Deep reinforcement learning for transit signal priority in a connected environment

Transit signal priority (TSP) is an effective measure to reduce traffic congestion and improve bus efficiency in metropolises. The connected vehicle technology and reinforcement learning (RL) algorithms can respectively provide more detailed and accurate information and more robust algorithms to traffic signal control systems, to develop smarter TSP strategies. This paper proposes an extended Dueling Double Deep Q-learning with invalid action masking (eD3QNI) algorithm for TSP strategy in a connected environment. The algorithm considers multiple conflicting bus priority requests and the constraints on the traffic light and phase skipping rule, aiming to improve the person delay of buses. Its performance is evaluated by simulation for a single intersection with two traffic demands and random arrivals, schedule deviations, occupancies of buses.

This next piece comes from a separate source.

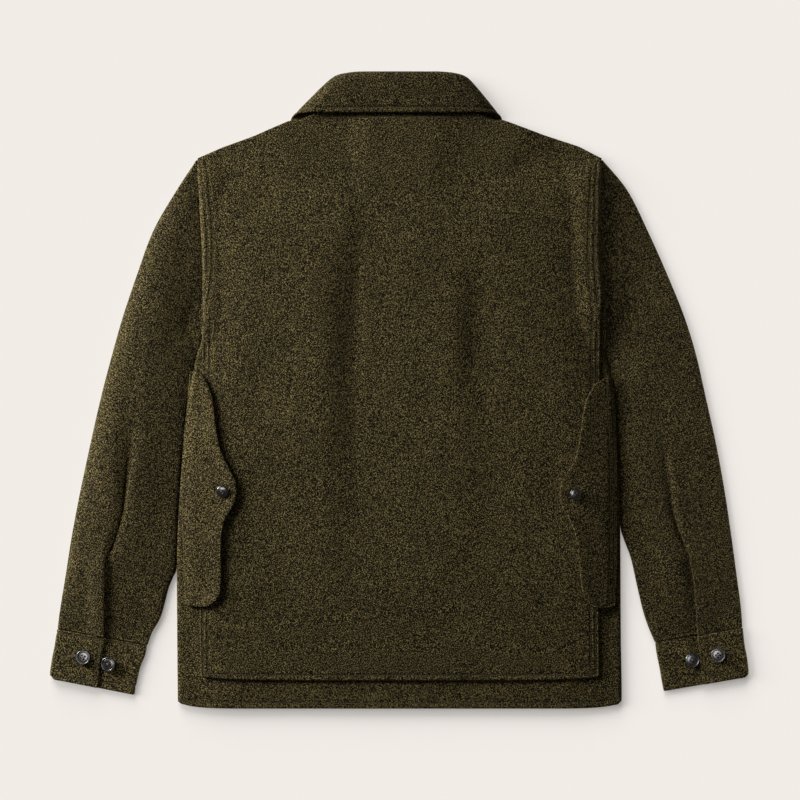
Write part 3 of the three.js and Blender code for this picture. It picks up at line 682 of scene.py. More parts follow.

Results demonstrate that eD3QNI produces lower average person delay and schedule delay than fixed-time signal, active TSP strategies, and other common RL methods. It also shows that the invalid action masking (IAM) method is superior to the usual variable decision points (VDP) method in terms of high convergence speed, effective performance improvement, and application of domain knowledge on the RL algorithm. The penetration rates of connected buses do not affect the converging speed of the proposed method, and an environment with a higher penetration rate will show better performance. Moreover, under the proposed method, different specific reward functions can be incorporated as desired to realize different operational goals for the TSP strategies.